What’s your favourite card and god?

I like cards that do interesting stuff, ones with lots of options. Cards like Vow of Champions or Pious Giant. You have multiple choices, and there is a factor of risk vs reward to consider. The programmers are going to hate me, because those cards are often the ones with the most bugs.

I don’t play a lot of deception, it’s too hard, too much of a pain. I’m sure my Game Director Chris Clay is shaking his head in disgust. I’m an instinctive player, that plays hard and fast, so Nature and War lead to my strengths, and sometimes Light.

What’s the process of creating a card set?

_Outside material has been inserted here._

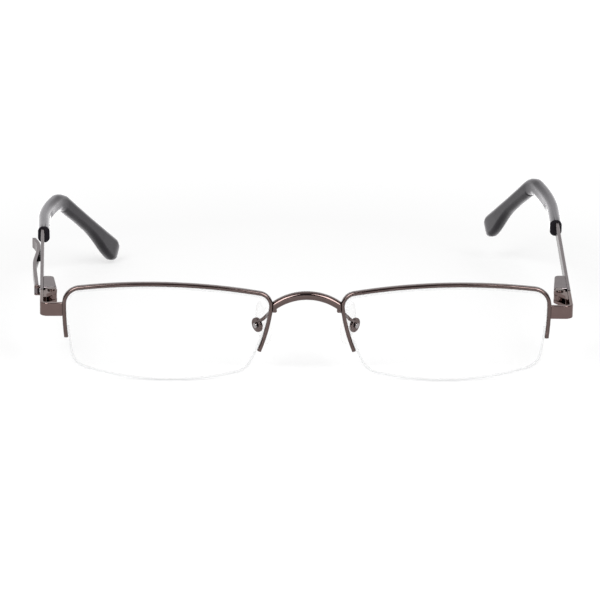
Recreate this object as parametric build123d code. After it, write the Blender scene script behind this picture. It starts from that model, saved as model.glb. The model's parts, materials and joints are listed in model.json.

There’s several iterations the cards have to go through. They’re firstly designed by the Designers. Then they’re handed off to Flow Graphers who make the cards work in the game. They have a lot of comprehensive tools to make the cards function correctly. If there is a new card functionality, the Programmers have to come in and create this for the Flow Graphers. The people in the office then get first crack at testing them. We give feedback and the Designers and Graphers go back and tweak where necessary. After that, we have an external testing company, then off it goes to the public balancing period. We’re thinking of adding in a public test realm, but it’s a bit challenging trying to ensure that cards aren’t leaked.

What advice can you give to aspiring Game Producers?

It’s really important to learn how games are being made nowadays. We’re working within the scrum and agile game development method, and Clifton Keith’s book on agile game development is a great starting place.

You need to have clarity around your vision for a game. You need to be able to say no, and to keep people focused on what needs to be done. I’m lucky that Chris and I are really in alignment with our vision for the game. You know, we have disagreements and we argue all the time, but we both know that we’re arguing for the good of the product.